• [INSTRUCTION]:
The first line to copy is the one with "in the far rail"; the last is the one with "obj.parent = empty". Copy each line in that range exactly, leaving out all others.

• [RECORDS]:
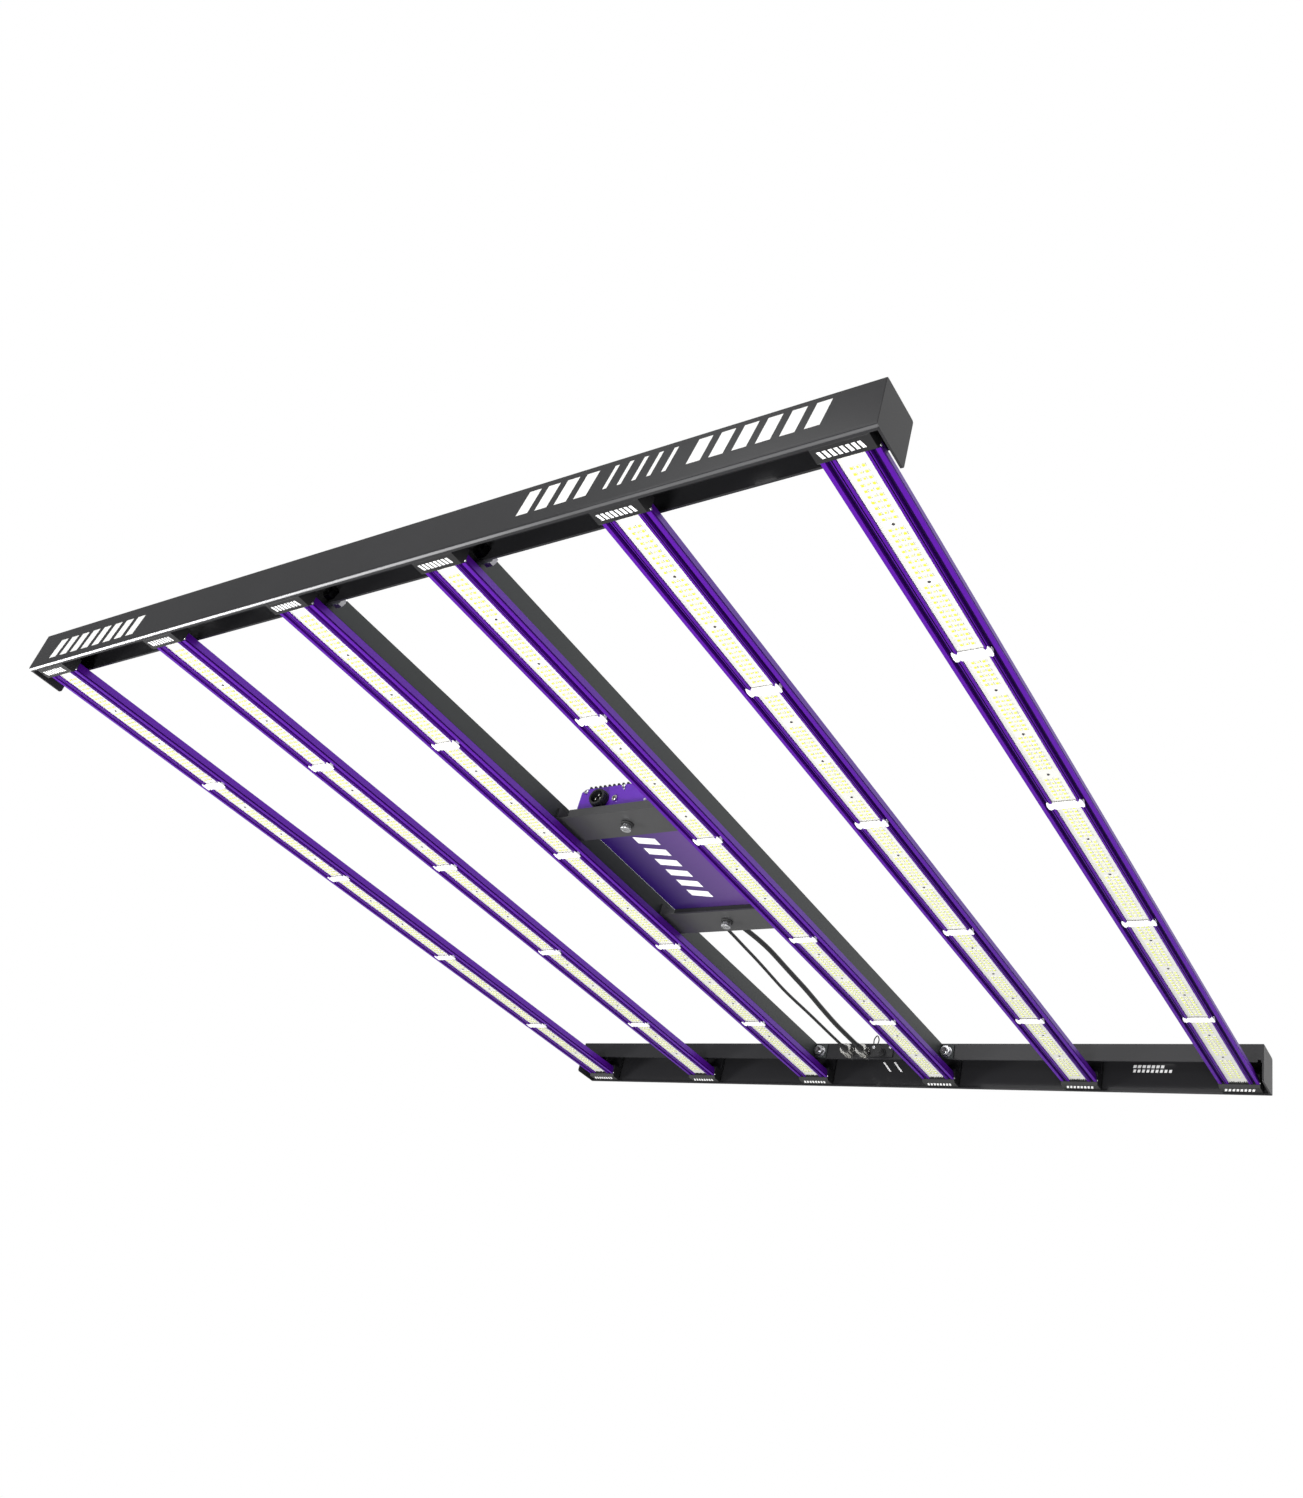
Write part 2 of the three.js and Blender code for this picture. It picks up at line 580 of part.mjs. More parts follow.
// The socket is screwed through the flange: a barrel outside, a collar, and a tail inside.
function socketGeometry(x) {
  const face = INNER_FLANGE_Y;
  const { z, reach, collar, collarRadius, tail, hole } = SOCKET;
  const geometry = turned([
    [0, face - reach], [PLUG.barrel - 0.4, face - reach], [PLUG.barrel, face - reach + 0.4],
    [PLUG.barrel, face - collar], [collarRadius, face - collar], [collarRadius, face - GAP],
    [hole - GAP, face - GAP], [hole - GAP, face + tail], [0, face + tail],
  ]);
  geometry.translate(x, 0, z);
  return geometry;
}

// The plug's body, with a shoulder that the ring pulls on and a tapered strain relief.
function plugGeometry(cable) {
  const front = INNER_FLANGE_Y - SOCKET.reach - GAP;
  const geometry = turned([
    [0, PLUG_BACK - PLUG.relief], [cable.radius + 0.5, PLUG_BACK - PLUG.relief],
    [PLUG.body, PLUG_BACK], [PLUG.body, front - PLUG.shoulder],
    [PLUG.barrel, front - PLUG.shoulder], [PLUG.barrel, front], [0, front],
  ]);
  geometry.translate(cable.socket, 0, SOCKET.z);
  return geometry;
}

// A knurled ring round the socket's barrel and the plug's shoulder, with a lip behind it.
function couplingRingGeometry() {
  const knurls = 14;
  const outline = [];
  for (let i = 0; i < 2 * knurls; i += 1) {
    const turn = (Math.PI * i) / knurls;
    const radius = i % 2 ? PLUG.ring - 0.55 : PLUG.ring;
    outline.push([radius * Math.cos(turn), radius * Math.sin(turn)]);
  }
  const sleeve = shapeOf(outline);
  sleeve.holes.push(roundHole(0, 0, PLUG.barrel + 0.4));
  const lip = shapeOf(outline);
  lip.holes.push(roundHole(0, 0, PLUG.body + 0.4));
  const front = INNER_FLANGE_Y - SOCKET.collar - 2 * GAP;
  const lipFront = INNER_FLANGE_Y - SOCKET.reach - PLUG.shoulder - 2 * GAP;
  return joinAndCut([
    prism(sleeve, 'y', lipFront - 0.5, front),
    prism(lip, 'y', lipFront - PLUG.lip, lipFront),
  ]);
}

function addCables() {
  for (const cable of [POWER_CABLE, DIM_CABLE]) {
    const kind = cable.name.replace('_cable', '');
    addMesh(light, `${kind}_grommet`, grommetGeometry(cable), MATERIAL.rubber);
    addMesh(light, cable.name, tube(ROUTES[cable.name], cable.radius, cable.sides, 30), MATERIAL.rubber);
    addMesh(light, `${kind}_plug`, plugGeometry(cable), MATERIAL.rubber);
    addMesh(light, `${kind}_socket`, socketGeometry(cable.socket), MATERIAL.steel);
    const ring = addMesh(light, `${kind}_coupling_ring`, couplingRingGeometry(), MATERIAL.steel);
    ring.position.set(cable.socket, 0, SOCKET.z);
  }
}

// ---------------------------------------------------------------- control port and dust cap
function controlPortGeometry() {
  const { x, z, barrel, hole, flangeX, flangeBottom, flangeTop } = CONTROL;
  const face = INNER_FLANGE_Y;
  return joinAndCut([
    block([x - flangeX, face - 2.3, flangeBottom], [x + flangeX, face - GAP, flangeTop]),
    rodY(x, z, barrel, face - 11, face - 2),
    rodY(x, z, hole - GAP, face - 1, face + 10),
  ]);
}

// A cup that covers the port's barrel, with a grip rim at its closed end.
function dustCapGeometry() {
  const { x, z, barrel, cap } = CONTROL;
  const mouth = INNER_FLANGE_Y - 5.2;
  const closed = INNER_FLANGE_Y - 14;
  const geometry = turned([
    [0, closed], [cap - 0.6, closed], [cap, closed + 0.6], [cap, mouth], [barrel + 0.3, mouth],
    [barrel + 0.3, closed + 2.4], [0, closed + 2.4],
  ]);
  geometry.translate(x, 0, z);
  return geometry;
}

// A thin strap: an open loop round the port's barrel, then an arch up and over to its screw.
function lanyardGeometry() {
  const { x, z, barrel } = CONTROL;
  const loopY = INNER_FLANGE_Y - 3.9;
  const loopRadius = barrel + 1.3;
  const points = [];
  for (let i = 0; i <= 10; i += 1) {
    const turn = -0.2 * Math.PI + (1.55 * Math.PI * i) / 10;
    points.push([x - loopRadius * Math.cos(turn), loopY, z - loopRadius * Math.sin(turn)]);
  }
  points.reverse();
  points.push([x - 7.2, loopY - 0.3, z + 8], [x - 5.4, loopY - 1, z + 17], [x - 8.5, loopY - 1.6, z + 23]);
  points.push([x - 12.4, loopY - 1.4, z + 18], [x - 12.8, loopY - 0.6, z + 10.5]);
  return tube(points, 0.8, 6, 40);
}

function addControlPort() {
  addMesh(light, 'control_port', controlPortGeometry(), MATERIAL.blackPlastic);
  addMesh(light, 'dust_cap', dustCapGeometry(), MATERIAL.rubber);
  addMesh(light, 'cap_lanyard', lanyardGeometry(), MATERIAL.rubber);
}

// ---------------------------------------------------------------- wiring in the far rail
// One loom along the far rail with a drop and a plug down onto each bar's end block.
function harnessGeometry() {
  const { y, z, trunk, drop } = HARNESS;
  const last = ((BAR_COUNT - 1) / 2) * BAR_PITCH;
  const dropY = LENGTH / 2 - BAR_END.inner + 6;
  const plugBottom = BAR_END.blockTop + GAP;
  const main = new THREE.CylinderGeometry(trunk, trunk, 2 * last + 16, 10);
  main.rotateZ(Math.PI / 2);
  main.translate(0, y, z);
  const pieces = [main];
  for (let index = 0; index < BAR_COUNT; index += 1) {
    const x = (index - (BAR_COUNT - 1) / 2) * BAR_PITCH;
    const path = [[x, y, z], [x, y + 4, z], [x, dropY - 1, z - 2.5], [x, dropY, plugBottom + 5]];
    pieces.push(tube(path, drop, 6, 6));
    pieces.push(block([x - 6, dropY - 4, plugBottom], [x + 6, dropY + 4, plugBottom + 7]));
  }
  return joinAndCut(pieces);
}

// ---------------------------------------------------------------- assembly
addRails();
for (let index = 1; index <= BAR_COUNT; index += 1) {
  addBar(index);
}
addBeams();
addBrackets();
addDriver();
addCables();
addControlPort();
addMesh(light, 'bar_harness', harnessGeometry(), MATERIAL.rubber);

export default light;
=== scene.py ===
"""Looks of a six-bar LED grow light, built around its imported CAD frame.

The light hangs level and the camera looks up at it from below. Lengths in this file are
millimetres in the CAD frame: X along the rails, Y along the bars, Z up. Helpers turn them
into Blender's metres. Marks on the object are plain slanted bars, never letters.
"""

import math

import bmesh
import bpy
from mathutils import Euler, Matrix, Vector


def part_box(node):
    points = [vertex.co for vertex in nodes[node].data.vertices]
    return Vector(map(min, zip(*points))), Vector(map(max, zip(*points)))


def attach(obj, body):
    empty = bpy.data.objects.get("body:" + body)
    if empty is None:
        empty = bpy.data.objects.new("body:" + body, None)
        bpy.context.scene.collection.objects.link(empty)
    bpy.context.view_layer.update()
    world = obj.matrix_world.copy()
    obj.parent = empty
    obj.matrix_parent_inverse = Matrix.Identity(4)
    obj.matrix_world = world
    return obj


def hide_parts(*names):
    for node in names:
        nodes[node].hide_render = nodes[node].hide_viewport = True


MM = 0.001

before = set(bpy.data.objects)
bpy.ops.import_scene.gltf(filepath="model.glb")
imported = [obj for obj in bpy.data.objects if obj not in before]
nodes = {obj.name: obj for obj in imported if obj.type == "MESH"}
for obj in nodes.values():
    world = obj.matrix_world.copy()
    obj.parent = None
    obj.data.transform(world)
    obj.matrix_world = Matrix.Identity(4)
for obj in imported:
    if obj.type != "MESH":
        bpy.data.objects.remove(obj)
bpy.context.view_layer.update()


def node_box(name):
    """A CAD node's lowest and highest corners, in millimetres."""
    low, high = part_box(name)
    return low / MM, high / MM


BARS = range(1, 7)
NEAR_FACE_Y = node_box("near_rail")[0].y
FLANGE_Y, FAR_FACE_Y = (corner.y for corner in node_box("far_rail"))
PLATE_LOW, PLATE_HIGH = node_box("driver_near_plate")
TRAY_LOW, TRAY_HIGH = node_box("driver_tray")
INLET_LOW, INLET_HIGH = node_box("mains_inlet")
BOARD_FACE = node_box("led_board_1")[0].z
BOARD_END = node_box("led_board_1")[1].y
BAR_FACE = node_box("heatsink_1")[0].z
BLOCK_FACE = node_box("far_bar_end_1")[0].z

# The rails are folded from sheet this thick. Their lower folds carry a painted highlight over this
# depth and height.
SHEET = 2
FOLD_DEPTH, FOLD_HEIGHT = 2.6, 1.3

# The near rail's printed marks: first and last x, lowest and highest z, pitch, and the share of
# each pitch that is white.
RAIL_MARKS = [
    (-486, -324, 9, 33, 20.25, 0.62),
    (188, 268, 15.5, 41, 20, 0.62),
    (276, 346, 17, 41, 14, 0.28),
    (354, 474, 17.5, 42, 20, 0.62),
]
MARK_LEAN = 0.24

# The section of a bar, used for the painted shade in its finish: distances from its middle and
# heights. The thin slot, the outer edge of the grooved lips, the notch in each side face, the
# grooves' floors, and the height below which a point counts as part of the underside.
SLOT_SIDES = (13.8, 14.9)
LIP_EDGE = 20
NOTCH_START = 21
NOTCH_HEIGHTS = (5.8, 7.48)
GROOVE_FLOOR = (7.4, 8.4)
UNDERSIDE_TOP = 9

# Stations along a bar where its board has a screw or a clip instead of diodes.
SCREW_YS = (-465.7, -400.2, -261.1, -197.5, -135, -25.5, 40, 175.5, 238.5, 301.2, 403.5, 463.5)
CLIP_YS = [-312.3 + 223.8 * k for k in range(4)]
LED_PITCH = 5.95
FIRST_LED_Y = -526
LED_ROWS = (-4.7, 0, 4.7)

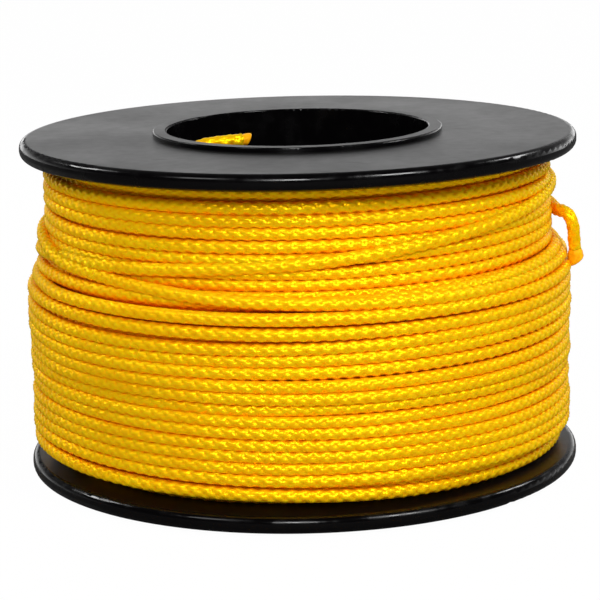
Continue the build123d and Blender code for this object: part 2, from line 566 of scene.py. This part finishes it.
def ring_places(along, hidden_at):
    """Where the tube has rings, and whether each is a plain one: close together where it is seen."""
    fine = LAY / RINGS_PER_LAY
    every = np.arange(0, along[-1], fine)
    every = np.append(every, along[-1])
    hidden = hidden_at(every)
    keep = np.ones(len(every), bool)
    stride = int(round(PLAIN_STEP / fine))
    run = np.flatnonzero(np.diff(np.concatenate([[0], hidden.astype(int), [0]])))
    plain = np.zeros(len(every), bool)
    for first, end in zip(run[::2], run[1::2]):
        if end - first < SHORTEST_PLAIN_RUN * stride:
            continue
        plain[first:end] = True
        keep[first:end] = (np.arange(end - first) % stride) == 0
    return every[keep], plain[keep]


def tube_faces(plain):
    """Vertex numbers of the tube's faces, and how many vertices come before each ring."""
    sizes = np.where(plain, PLAIN_SIDES, SIDES)
    starts = np.concatenate([[0], np.cumsum(sizes)])
    quads = []
    triangles = []
    for kind, size in ((False, SIDES), (True, PLAIN_SIDES)):
        same = np.flatnonzero((plain[:-1] == kind) & (plain[1:] == kind))
        column = np.arange(size)
        here = starts[same][:, None]
        there = starts[same + 1][:, None]
        after = (column + 1) % size
        corners = [here + column, here + after, there + after, there + column]
        quads.append(np.stack(corners, axis=2).reshape(-1, 4))
    # where a plain stretch meets a braided one, each plain column meets two braided ones
    for change in np.flatnonzero(plain[:-1] != plain[1:]):
        coarse, fine = (change, change + 1) if plain[change] else (change + 1, change)
        flip = coarse > fine
        for column in range(PLAIN_SIDES):
            plain_here = starts[coarse] + column
            plain_next = starts[coarse] + (column + 1) % PLAIN_SIDES
            braid_here = starts[fine] + 2 * column
            braid_middle = starts[fine] + 2 * column + 1
            braid_next = starts[fine] + (2 * column + 2) % SIDES
            fan = (
                (plain_here, braid_middle, braid_here),
                (plain_here, plain_next, braid_middle),
                (plain_next, braid_next, braid_middle),
            )
            for triangle in fan:
                triangles.append(triangle[::-1] if flip else triangle)
    return np.concatenate(quads), np.array(triangles, int).reshape(-1, 3), starts


def distances(places):
    """How far along its line each place is."""
    return np.concatenate([[0], np.cumsum(np.linalg.norm(np.diff(places, axis=0), axis=1))])


def hidden_along(points, heights, radii, length):
    """A function that says whether later turns hide the cord, at distances along it."""
    start_count = len(START_TAIL_POINTS) + 1
    free_count = len(FREE_TAIL_POINTS)
    wound_count = len(points) - start_count - free_count
    hidden = covered(heights, radii).ravel()[1:wound_count + 1]
    seen = np.convolve(~hidden, np.ones(SEEN_MARGIN), "same") > 0
    state = np.concatenate([np.zeros(start_count), ~seen, np.zeros(free_count)])
    walk = distances(points)
    walk *= length / walk[-1]
    return lambda at: np.interp(at, walk, state) > 0.5


def slow_twist(places):
    """How far the braid has turned about its own middle, in turns, at each place."""
    rng = np.random.default_rng(TWIST_SEED)
    knots = rng.standard_normal(int(places[-1] / TWIST_EVERY) + 4) * TWIST
    return between(knots, places / TWIST_EVERY)


def build_cord():
    """The cord as one mesh, and the line it follows."""
    heights, radii = wind()
    points = route_points(heights, radii)
    line = spline_line(points)
    along = distances(line)
    places, plain = ring_places(along, hidden_along(points, heights, radii, along[-1]))
    centres = resampled(line, along, places)
    side, out = frames(centres)
    quads, triangles, starts = tube_faces(plain)
    sizes = np.diff(starts)
    ring_of = np.repeat(np.arange(len(places)), sizes)
    column = np.arange(starts[-1]) - starts[ring_of]
    around = column / sizes[ring_of]
    twist = slow_twist(places)
    turn = FULL_TURN * (around + FACING + twist[ring_of])
    lays = places[ring_of] / LAY
    height = braid_height(lays, around)
    radius = CORD_RADIUS * (BULK - STRAND_CROWN + height)
    radius = np.where(plain[ring_of], CORD_RADIUS * PLAIN_BULK, radius)
    vertices = centres[ring_of] + radius[:, None] * (
        np.cos(turn)[:, None] * side[ring_of] + np.sin(turn)[:, None] * out[ring_of])
    mesh = bpy.data.meshes.new("cord")
    first = tuple(range(SIDES))
    final = tuple(range(starts[-1] - SIDES, starts[-1]))
    fill_mesh(mesh, vertices, quads, triangles, [first[::-1], final])
    set_uv(mesh, lays, around)
    cord = bpy.data.objects.new("cord", mesh)
    bpy.context.scene.collection.objects.link(cord)
    return cord, line


def melted_tip(name, line, spread, length, longest, seed):
    """A sealed end on the last stretch of line: it swells from the cord and ends in a lumpy, slanted face.

    The tip is longest on the side that the direction longest points to."""
    end = Vector(line[-1])
    outward = (end - Vector(line[-4])).normalized()
    longest = Vector(longest)
    side = (longest - longest.dot(outward) * outward).normalized()
    other = outward.cross(side)
    rng = np.random.default_rng(seed)
    lumps = rng.uniform(-1, 1, (3, TIP_SIDES))
    shape = [                   # (share of the length, share of the widest radius)
        (-0.30, 0.93 / spread), (-0.05, 1.03 / spread), (0.10, 0.90), (0.28, 0.97), (0.45, 0.95),
        (0.62, 1.00), (0.76, 0.99), (0.87, 0.90), (0.94, 0.74), (0.97, 0.50), (0.96, 0.25),
    ]
    mesh = bpy.data.meshes.new(name)
    build = bmesh.new()
    rings = []
    for number, (share, width) in enumerate(shape):
        bulge = lumps[number % 3] + np.roll(lumps[(number + 1) % 3], number)
        ring = []
        for corner in range(TIP_SIDES):
            angle = FULL_TURN * corner / TIP_SIDES
            uneven = 1 + TIP_LUMPS * float(bulge[corner]) * (share > 0)
            radius = CORD_RADIUS * spread * width * uneven
            slant = TIP_SLANT * radius * math.cos(angle) * max(share, 0)
            place = end + outward * (share * length + slant)
            sideways = math.cos(angle) * side + math.sin(angle) * other
            ring.append(build.verts.new(place + radius * sideways))
        rings.append(ring)
    for ring, following in zip(rings, rings[1:]):
        for corner in range(TIP_SIDES):
            after = (corner + 1) % TIP_SIDES
            build.faces.new((ring[corner], ring[after], following[after], following[corner]))
    build.faces.new(rings[0][::-1])
    build.faces.new(rings[-1])
    bmesh.ops.recalc_face_normals(build, faces=build.faces)
    for face in build.faces:
        face.smooth = True
    build.to_mesh(mesh)
    build.free()
    tip = bpy.data.objects.new(name, mesh)
    bpy.context.scene.collection.objects.link(tip)
    rounding = tip.modifiers.new("rounding", "SUBSURF")
    rounding.levels = rounding.render_levels = 2
    return tip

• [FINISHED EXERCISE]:
// ---------------------------------------------------------------- wiring in the far rail
// One loom along the far rail with a drop and a plug down onto each bar's end block.
function harnessGeometry() {
  const { y, z, trunk, drop } = HARNESS;
  const last = ((BAR_COUNT - 1) / 2) * BAR_PITCH;
  const dropY = LENGTH / 2 - BAR_END.inner + 6;
  const plugBottom = BAR_END.blockTop + GAP;
  const main = new THREE.CylinderGeometry(trunk, trunk, 2 * last + 16, 10);
  main.rotateZ(Math.PI / 2);
  main.translate(0, y, z);
  const pieces = [main];
  for (let index = 0; index < BAR_COUNT; index += 1) {
    const x = (index - (BAR_COUNT - 1) / 2) * BAR_PITCH;
    const path = [[x, y, z], [x, y + 4, z], [x, dropY - 1, z - 2.5], [x, dropY, plugBottom + 5]];
    pieces.push(tube(path, drop, 6, 6));
    pieces.push(block([x - 6, dropY - 4, plugBottom], [x + 6, dropY + 4, plugBottom + 7]));
  }
  return joinAndCut(pieces);
}

// ---------------------------------------------------------------- assembly
addRails();
for (let index = 1; index <= BAR_COUNT; index += 1) {
  addBar(index);
}
addBeams();
addBrackets();
addDriver();
addCables();
addControlPort();
addMesh(light, 'bar_harness', harnessGeometry(), MATERIAL.rubber);

export default light;
=== scene.py ===
"""Looks of a six-bar LED grow light, built around its imported CAD frame.

The light hangs level and the camera looks up at it from below. Lengths in this file are
millimetres in the CAD frame: X along the rails, Y along the bars, Z up. Helpers turn them
into Blender's metres. Marks on the object are plain slanted bars, never letters.
"""

import math

import bmesh
import bpy
from mathutils import Euler, Matrix, Vector


def part_box(node):
    points = [vertex.co for vertex in nodes[node].data.vertices]
    return Vector(map(min, zip(*points))), Vector(map(max, zip(*points)))


def attach(obj, body):
    empty = bpy.data.objects.get("body:" + body)
    if empty is None:
        empty = bpy.data.objects.new("body:" + body, None)
        bpy.context.scene.collection.objects.link(empty)
    bpy.context.view_layer.update()
    world = obj.matrix_world.copy()
    obj.parent = empty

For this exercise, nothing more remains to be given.